### DATASET EXCERPT
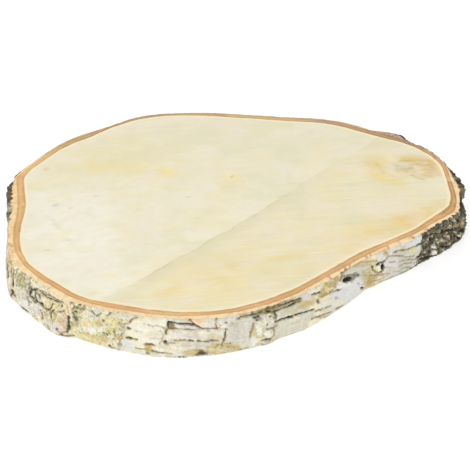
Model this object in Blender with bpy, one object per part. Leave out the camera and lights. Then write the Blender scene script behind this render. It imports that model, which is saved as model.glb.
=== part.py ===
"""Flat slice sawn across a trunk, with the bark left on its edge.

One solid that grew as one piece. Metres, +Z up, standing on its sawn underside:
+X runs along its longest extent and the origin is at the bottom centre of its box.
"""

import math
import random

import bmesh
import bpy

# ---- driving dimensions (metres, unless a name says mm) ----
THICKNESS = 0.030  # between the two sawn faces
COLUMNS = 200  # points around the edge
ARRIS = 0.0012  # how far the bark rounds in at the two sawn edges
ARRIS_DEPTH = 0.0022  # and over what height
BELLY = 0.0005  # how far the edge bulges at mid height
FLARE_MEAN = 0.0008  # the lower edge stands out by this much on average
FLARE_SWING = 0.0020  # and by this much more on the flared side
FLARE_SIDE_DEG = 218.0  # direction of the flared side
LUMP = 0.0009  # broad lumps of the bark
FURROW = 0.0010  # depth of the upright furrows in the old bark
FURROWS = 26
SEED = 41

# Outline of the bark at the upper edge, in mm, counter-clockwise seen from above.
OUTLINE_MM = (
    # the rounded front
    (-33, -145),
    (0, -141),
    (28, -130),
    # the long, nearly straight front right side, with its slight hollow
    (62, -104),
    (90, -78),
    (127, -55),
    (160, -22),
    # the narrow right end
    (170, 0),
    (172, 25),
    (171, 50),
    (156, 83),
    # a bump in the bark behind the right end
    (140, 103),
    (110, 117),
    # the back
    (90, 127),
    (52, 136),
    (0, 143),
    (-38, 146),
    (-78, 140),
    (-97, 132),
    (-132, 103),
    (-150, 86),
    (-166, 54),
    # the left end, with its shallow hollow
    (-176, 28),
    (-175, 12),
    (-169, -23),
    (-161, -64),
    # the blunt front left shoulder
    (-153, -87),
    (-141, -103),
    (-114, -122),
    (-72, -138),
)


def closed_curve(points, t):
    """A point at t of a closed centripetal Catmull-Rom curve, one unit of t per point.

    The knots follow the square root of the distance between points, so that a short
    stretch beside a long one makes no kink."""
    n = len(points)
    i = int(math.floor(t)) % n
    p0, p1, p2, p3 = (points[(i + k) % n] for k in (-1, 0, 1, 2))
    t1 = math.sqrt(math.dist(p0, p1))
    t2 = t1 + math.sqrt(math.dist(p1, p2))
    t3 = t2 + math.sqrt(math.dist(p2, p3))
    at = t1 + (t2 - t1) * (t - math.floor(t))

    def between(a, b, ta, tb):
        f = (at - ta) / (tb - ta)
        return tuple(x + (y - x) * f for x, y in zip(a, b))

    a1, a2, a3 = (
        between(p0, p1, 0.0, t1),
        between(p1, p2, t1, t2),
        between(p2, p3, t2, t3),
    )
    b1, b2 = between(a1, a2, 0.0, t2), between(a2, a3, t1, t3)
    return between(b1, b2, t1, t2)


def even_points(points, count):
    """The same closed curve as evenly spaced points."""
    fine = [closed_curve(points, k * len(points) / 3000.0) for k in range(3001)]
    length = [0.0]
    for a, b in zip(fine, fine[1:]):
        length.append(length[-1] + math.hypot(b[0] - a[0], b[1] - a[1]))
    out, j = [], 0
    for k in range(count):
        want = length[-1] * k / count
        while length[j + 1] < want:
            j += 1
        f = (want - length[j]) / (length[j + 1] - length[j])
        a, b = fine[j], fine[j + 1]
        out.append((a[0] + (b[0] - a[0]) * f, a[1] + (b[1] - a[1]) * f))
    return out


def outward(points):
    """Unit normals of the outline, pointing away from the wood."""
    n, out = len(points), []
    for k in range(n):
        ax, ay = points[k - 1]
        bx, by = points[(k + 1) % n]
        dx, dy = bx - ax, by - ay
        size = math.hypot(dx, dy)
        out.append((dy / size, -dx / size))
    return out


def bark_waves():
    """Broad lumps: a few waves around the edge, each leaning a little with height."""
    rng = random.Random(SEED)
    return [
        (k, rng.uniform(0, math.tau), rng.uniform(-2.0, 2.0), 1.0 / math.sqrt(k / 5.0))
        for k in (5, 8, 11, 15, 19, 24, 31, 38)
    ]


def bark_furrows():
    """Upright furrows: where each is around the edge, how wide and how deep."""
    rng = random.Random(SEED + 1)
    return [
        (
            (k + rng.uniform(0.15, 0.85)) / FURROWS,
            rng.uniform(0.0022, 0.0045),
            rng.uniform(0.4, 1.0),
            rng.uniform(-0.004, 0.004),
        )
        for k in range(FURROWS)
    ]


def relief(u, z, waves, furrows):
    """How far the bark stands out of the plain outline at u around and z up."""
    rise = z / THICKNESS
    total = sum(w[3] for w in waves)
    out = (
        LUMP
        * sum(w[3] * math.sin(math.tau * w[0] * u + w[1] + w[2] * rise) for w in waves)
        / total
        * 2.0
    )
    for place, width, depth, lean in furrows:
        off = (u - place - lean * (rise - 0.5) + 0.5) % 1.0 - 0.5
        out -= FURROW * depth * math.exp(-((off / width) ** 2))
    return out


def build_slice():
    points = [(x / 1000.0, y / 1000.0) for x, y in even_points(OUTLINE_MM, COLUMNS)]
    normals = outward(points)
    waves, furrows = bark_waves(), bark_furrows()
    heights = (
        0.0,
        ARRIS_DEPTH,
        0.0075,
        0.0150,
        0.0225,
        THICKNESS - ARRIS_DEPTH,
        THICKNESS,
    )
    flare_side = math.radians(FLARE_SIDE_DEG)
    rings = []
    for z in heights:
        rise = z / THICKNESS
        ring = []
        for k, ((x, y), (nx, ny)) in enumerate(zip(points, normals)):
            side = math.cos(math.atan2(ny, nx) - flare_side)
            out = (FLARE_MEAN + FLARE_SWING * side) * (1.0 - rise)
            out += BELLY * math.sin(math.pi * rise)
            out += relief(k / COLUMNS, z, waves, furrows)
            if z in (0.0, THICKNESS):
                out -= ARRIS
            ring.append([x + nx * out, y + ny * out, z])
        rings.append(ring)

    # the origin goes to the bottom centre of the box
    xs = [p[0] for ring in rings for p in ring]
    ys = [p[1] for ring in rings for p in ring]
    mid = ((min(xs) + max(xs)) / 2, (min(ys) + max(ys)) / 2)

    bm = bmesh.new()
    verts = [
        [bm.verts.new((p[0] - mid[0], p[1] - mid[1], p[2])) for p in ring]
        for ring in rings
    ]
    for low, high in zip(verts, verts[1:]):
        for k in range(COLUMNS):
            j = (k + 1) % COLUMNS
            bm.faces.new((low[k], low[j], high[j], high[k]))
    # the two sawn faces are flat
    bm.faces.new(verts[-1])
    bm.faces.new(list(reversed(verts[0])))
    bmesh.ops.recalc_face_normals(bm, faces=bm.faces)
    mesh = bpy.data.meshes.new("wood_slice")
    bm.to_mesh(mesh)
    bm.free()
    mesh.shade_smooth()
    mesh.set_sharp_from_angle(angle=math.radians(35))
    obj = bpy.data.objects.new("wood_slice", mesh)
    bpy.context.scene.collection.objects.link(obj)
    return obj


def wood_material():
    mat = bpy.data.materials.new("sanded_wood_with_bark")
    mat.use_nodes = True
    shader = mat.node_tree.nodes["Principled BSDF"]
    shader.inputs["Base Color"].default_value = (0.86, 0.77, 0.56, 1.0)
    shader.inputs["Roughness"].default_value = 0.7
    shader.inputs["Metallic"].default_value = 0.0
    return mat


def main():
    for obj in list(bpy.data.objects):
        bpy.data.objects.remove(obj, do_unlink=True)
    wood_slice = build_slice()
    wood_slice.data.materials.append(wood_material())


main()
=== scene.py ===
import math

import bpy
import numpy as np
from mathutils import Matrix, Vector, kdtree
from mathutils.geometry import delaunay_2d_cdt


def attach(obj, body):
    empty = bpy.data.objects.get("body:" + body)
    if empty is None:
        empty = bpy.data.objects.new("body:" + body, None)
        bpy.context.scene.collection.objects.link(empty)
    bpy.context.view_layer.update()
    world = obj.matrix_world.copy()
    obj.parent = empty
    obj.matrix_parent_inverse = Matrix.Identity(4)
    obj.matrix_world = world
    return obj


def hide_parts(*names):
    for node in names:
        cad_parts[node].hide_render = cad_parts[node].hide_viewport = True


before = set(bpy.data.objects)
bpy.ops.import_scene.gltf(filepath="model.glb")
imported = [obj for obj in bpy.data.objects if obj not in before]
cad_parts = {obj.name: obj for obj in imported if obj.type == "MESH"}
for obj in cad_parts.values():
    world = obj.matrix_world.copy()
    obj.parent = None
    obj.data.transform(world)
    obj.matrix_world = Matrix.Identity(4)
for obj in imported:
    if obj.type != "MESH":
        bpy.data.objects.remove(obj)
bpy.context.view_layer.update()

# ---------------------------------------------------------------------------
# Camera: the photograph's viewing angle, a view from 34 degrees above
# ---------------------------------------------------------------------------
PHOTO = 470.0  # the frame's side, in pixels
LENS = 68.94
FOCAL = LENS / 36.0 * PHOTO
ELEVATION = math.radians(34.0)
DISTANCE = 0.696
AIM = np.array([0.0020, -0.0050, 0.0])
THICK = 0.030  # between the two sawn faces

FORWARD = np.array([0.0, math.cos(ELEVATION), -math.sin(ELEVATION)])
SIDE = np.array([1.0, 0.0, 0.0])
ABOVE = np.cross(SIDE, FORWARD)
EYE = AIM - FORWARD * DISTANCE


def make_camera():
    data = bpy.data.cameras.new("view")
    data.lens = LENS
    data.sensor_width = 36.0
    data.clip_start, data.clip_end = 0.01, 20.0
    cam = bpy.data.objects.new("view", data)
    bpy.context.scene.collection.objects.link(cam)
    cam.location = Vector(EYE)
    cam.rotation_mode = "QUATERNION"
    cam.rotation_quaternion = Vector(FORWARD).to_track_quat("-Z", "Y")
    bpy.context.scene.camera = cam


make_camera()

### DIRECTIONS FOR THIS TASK
Quote word for word the lines from the line holding "bmesh.ops.recalc_face_normals(bm, faces=bm.faces)" through the line holding "cad_parts[node].hide_render = cad_parts[node].hide_viewport"; include both of those lines and add nothing.

### RESPONSE BELOW
    bmesh.ops.recalc_face_normals(bm, faces=bm.faces)
    mesh = bpy.data.meshes.new("wood_slice")
    bm.to_mesh(mesh)
    bm.free()
    mesh.shade_smooth()
    mesh.set_sharp_from_angle(angle=math.radians(35))
    obj = bpy.data.objects.new("wood_slice", mesh)
    bpy.context.scene.collection.objects.link(obj)
    return obj


def wood_material():
    mat = bpy.data.materials.new("sanded_wood_with_bark")
    mat.use_nodes = True
    shader = mat.node_tree.nodes["Principled BSDF"]
    shader.inputs["Base Color"].default_value = (0.86, 0.77, 0.56, 1.0)
    shader.inputs["Roughness"].default_value = 0.7
    shader.inputs["Metallic"].default_value = 0.0
    return mat


def main():
    for obj in list(bpy.data.objects):
        bpy.data.objects.remove(obj, do_unlink=True)
    wood_slice = build_slice()
    wood_slice.data.materials.append(wood_material())


main()
=== scene.py ===
import math

import bpy
import numpy as np
from mathutils import Matrix, Vector, kdtree
from mathutils.geometry import delaunay_2d_cdt


def attach(obj, body):
    empty = bpy.data.objects.get("body:" + body)
    if empty is None:
        empty = bpy.data.objects.new("body:" + body, None)
        bpy.context.scene.collection.objects.link(empty)
    bpy.context.view_layer.update()
    world = obj.matrix_world.copy()
    obj.parent = empty
    obj.matrix_parent_inverse = Matrix.Identity(4)
    obj.matrix_world = world
    return obj


def hide_parts(*names):
    for node in names:
        cad_parts[node].hide_render = cad_parts[node].hide_viewport = True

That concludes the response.